Sunday, March 9, 2014
More than two months after the head-on crash that killed a special-education teacher from Berwick, state prosecutors expect to have all of the investigative reports by Friday and decide whether to prosecute the 17-year-old boy who was driving the other vehicle.
A Facebook photo of Amy Harris.
A photo of one of the vehicles involved in a fatal crash on Route 4 in Berwick on Wednesday, April 10, 2013, which killed popular special education teacher Amy Harris.
Shawn Patrick Ouellette / Staff Photographer
The crash April 10 on Route 4 killed Amy Harris, 34, and injured her two young children.
The teenage driver, who is from Biddeford, was on his way to school at Berwick Academy, driving south in a Saturn Vue that crossed the center line into the oncoming lane, according to the report prepared by Berwick police Officer Milton Fogg that day.
It has taken more than two months for prosecutors to get everything they need because of the complexity of the investigation, said Deputy Attorney General William Stokes, head of the criminal division in the Attorney General's Office.
"It's just taken a long time because of the forensic mapping and the reconstruction and so forth, and the toxicology took some time," said Stokes.
Harris was driving a 2006 Ford Freestyle north on a long, straight section of Route 4 just before the South Berwick town line, where the speed limit is 55 mph. Her children, Abbie, 4, and Lucas, 7, were in the back seat, secured in a car seat and a booster seat, respectively.
At 8 a.m., a silver Kia in front of Harris swerved to avoid the oncoming sport utility vehicle. Harris had little or no warning of the approaching vehicle. She sustained a head injury and died.
Lucas Harris had surgery at Massachusetts General Hospital in Boston for a broken vertebra and a torn intestine. He was released from the hospital several days later and was expected to make a full recovery.
Abbie Harris suffered cuts and was released from Wentworth-Douglass Hospital in Dover, N.H., on the day of the accident. The teenage driver was sent to the same hospital.
Authorities said early in the investigation that they had not determined why the teenage driver crossed the center line. The accident report says only that he "failed to keep in the proper lane." The boy's name has not been released.
Blood samples were taken from both drivers to test for alcohol and drugs, as required after any serious crash.
Motor vehicle crashes are typically prosecuted by the district attorneys for the counties in which they occur.

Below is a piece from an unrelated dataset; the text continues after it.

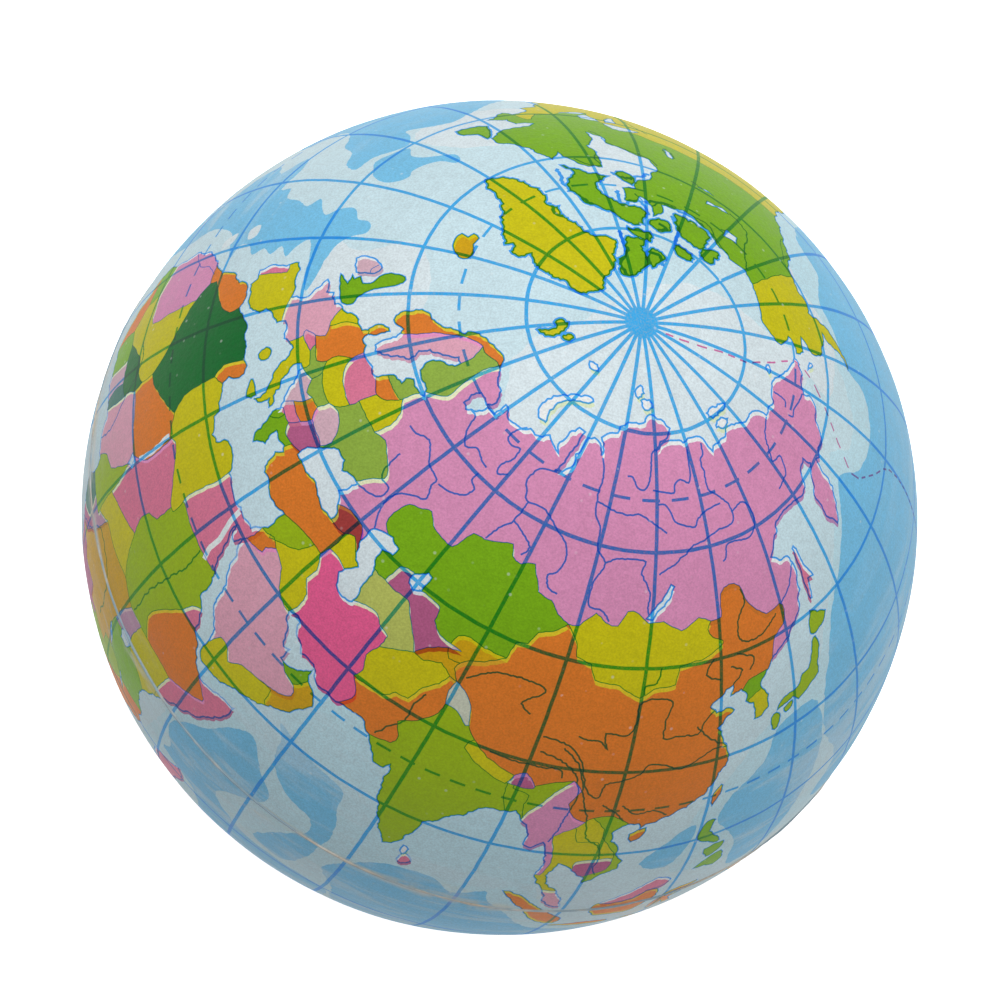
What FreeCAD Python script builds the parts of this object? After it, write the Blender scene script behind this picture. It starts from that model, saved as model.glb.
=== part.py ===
"""Squeeze ball: a flexible foam ball moulded inside two printed hemispherical film covers.

The ball is made in a two-part mould. A printed film cover lies in each half, liquid foam is poured in
and rises against both covers, and what squeezes out between their rims stays as a thin flash rib
round the equator. Each mould half is a little shallower than a true hemisphere, so the ball is
slightly shorter along its poles, and its two spherical faces meet at the seam in a faint ridge.

Frame: millimetres, origin at the ball's centre, +Z through the printed north pole, which is also
the mould's opening direction. +X passes through the seam at the print's zero meridian.
"""

import math
import os

import FreeCAD
import Part

# Driving dimensions, in millimetres.
SEAM_DIAMETER = 76.0  # across the equator, over the covers
POLE_HEIGHT = 75.0  # from south pole to north pole, over the covers
COVER_THICKNESS = 0.4  # printed film with the dense foam skin bonded to it
SEAM_GAP = 0.3  # between the two covers' rims, filled by the foam's flash rib
RIB_PROUD = 0.1  # how far the flash rib stands out of the covers

OUTPUT_FOLDER = "parts"

# Worked out from the driving dimensions.
HALF_GAP = SEAM_GAP / 2
HALF_HEIGHT = POLE_HEIGHT / 2
SEAM_RADIUS = SEAM_DIAMETER / 2
# A sphere through the pole and the seam: its centre lies a little beyond the equator.
MOULD_RADIUS = (SEAM_RADIUS**2 + HALF_HEIGHT**2) / (2 * HALF_HEIGHT)
CENTRE_SHIFT = MOULD_RADIUS - HALF_HEIGHT
FOAM_RADIUS = MOULD_RADIUS - COVER_THICKNESS
RIB_RADIUS = SEAM_RADIUS + RIB_PROUD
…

In this case, however, York County District Attorney Kathryn Slattery is related to the teenage driver.
Slattery asked the Attorney General's Office to oversee the case to avoid the appearance of a conflict of interest.
Harris is fondly remembered in her hometown, where she worked at the Vivian E. Hussey School for three years. She graduated from Noble High School in 1997 and from Simmons College in Boston in 2001.